▶ **Work to complete**
Your task is to transcribe the data in full.

▶ **Supplied data**
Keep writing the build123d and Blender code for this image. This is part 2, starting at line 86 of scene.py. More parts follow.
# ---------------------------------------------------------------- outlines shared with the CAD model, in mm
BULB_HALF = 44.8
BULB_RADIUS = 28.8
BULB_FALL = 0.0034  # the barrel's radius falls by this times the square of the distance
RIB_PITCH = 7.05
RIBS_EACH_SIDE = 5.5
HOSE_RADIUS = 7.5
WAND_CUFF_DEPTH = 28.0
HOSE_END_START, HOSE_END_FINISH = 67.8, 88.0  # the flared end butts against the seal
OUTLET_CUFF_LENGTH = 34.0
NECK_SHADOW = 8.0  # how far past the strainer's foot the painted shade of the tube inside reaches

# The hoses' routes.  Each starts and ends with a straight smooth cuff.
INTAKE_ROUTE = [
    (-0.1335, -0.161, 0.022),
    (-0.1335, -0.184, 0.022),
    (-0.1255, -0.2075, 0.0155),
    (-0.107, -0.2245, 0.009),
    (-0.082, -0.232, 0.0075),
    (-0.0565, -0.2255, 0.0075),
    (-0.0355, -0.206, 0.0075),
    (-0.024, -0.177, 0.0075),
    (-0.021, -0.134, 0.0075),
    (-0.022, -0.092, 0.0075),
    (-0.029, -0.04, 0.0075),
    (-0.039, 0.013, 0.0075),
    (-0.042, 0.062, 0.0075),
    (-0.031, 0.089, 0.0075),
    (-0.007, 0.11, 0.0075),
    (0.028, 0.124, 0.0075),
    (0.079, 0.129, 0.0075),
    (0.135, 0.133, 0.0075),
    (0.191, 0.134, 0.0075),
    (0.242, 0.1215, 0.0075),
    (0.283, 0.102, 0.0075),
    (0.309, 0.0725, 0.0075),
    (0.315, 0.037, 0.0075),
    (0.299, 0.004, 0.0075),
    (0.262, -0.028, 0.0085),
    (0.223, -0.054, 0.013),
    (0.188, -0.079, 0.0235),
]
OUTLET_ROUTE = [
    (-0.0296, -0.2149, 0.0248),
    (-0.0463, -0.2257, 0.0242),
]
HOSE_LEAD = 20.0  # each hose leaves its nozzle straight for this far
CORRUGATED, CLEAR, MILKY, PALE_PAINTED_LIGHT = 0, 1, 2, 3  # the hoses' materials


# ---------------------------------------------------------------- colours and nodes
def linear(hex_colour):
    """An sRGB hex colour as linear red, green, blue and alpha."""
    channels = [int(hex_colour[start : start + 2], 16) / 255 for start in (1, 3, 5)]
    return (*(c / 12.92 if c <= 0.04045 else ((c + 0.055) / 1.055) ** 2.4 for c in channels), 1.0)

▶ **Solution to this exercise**
Keep writing the build123d and Blender code for this image. This is part 2, starting at line 86 of scene.py. More parts follow.
# ---------------------------------------------------------------- outlines shared with the CAD model, in mm
BULB_HALF = 44.8
BULB_RADIUS = 28.8
BULB_FALL = 0.0034  # the barrel's radius falls by this times the square of the distance
RIB_PITCH = 7.05
RIBS_EACH_SIDE = 5.5
HOSE_RADIUS = 7.5
WAND_CUFF_DEPTH = 28.0
HOSE_END_START, HOSE_END_FINISH = 67.8, 88.0  # the flared end butts against the seal
OUTLET_CUFF_LENGTH = 34.0
NECK_SHADOW = 8.0  # how far past the strainer's foot the painted shade of the tube inside reaches

# The hoses' routes.  Each starts and ends with a straight smooth cuff.
INTAKE_ROUTE = [
    (-0.1335, -0.161, 0.022),
    (-0.1335, -0.184, 0.022),
    (-0.1255, -0.2075, 0.0155),
    (-0.107, -0.2245, 0.009),
    (-0.082, -0.232, 0.0075),
    (-0.0565, -0.2255, 0.0075),
    (-0.0355, -0.206, 0.0075),
    (-0.024, -0.177, 0.0075),
    (-0.021, -0.134, 0.0075),
    (-0.022, -0.092, 0.0075),
    (-0.029, -0.04, 0.0075),
    (-0.039, 0.013, 0.0075),
    (-0.042, 0.062, 0.0075),
    (-0.031, 0.089, 0.0075),
    (-0.007, 0.11, 0.0075),
    (0.028, 0.124, 0.0075),
    (0.079, 0.129, 0.0075),
    (0.135, 0.133, 0.0075),
    (0.191, 0.134, 0.0075),
    (0.242, 0.1215, 0.0075),
    (0.283, 0.102, 0.0075),
    (0.309, 0.0725, 0.0075),
    (0.315, 0.037, 0.0075),
    (0.299, 0.004, 0.0075),
    (0.262, -0.028, 0.0085),
    (0.223, -0.054, 0.013),
    (0.188, -0.079, 0.0235),
]
OUTLET_ROUTE = [
    (-0.0296, -0.2149, 0.0248),
    (-0.0463, -0.2257, 0.0242),
]
HOSE_LEAD = 20.0  # each hose leaves its nozzle straight for this far
CORRUGATED, CLEAR, MILKY, PALE_PAINTED_LIGHT = 0, 1, 2, 3  # the hoses' materials


# ---------------------------------------------------------------- colours and nodes
def linear(hex_colour):
    """An sRGB hex colour as linear red, green, blue and alpha."""
    channels = [int(hex_colour[start : start + 2], 16) / 255 for start in (1, 3, 5)]
    return (*(c / 12.92 if c <= 0.04045 else ((c + 0.055) / 1.055) ** 2.4 for c in channels), 1.0)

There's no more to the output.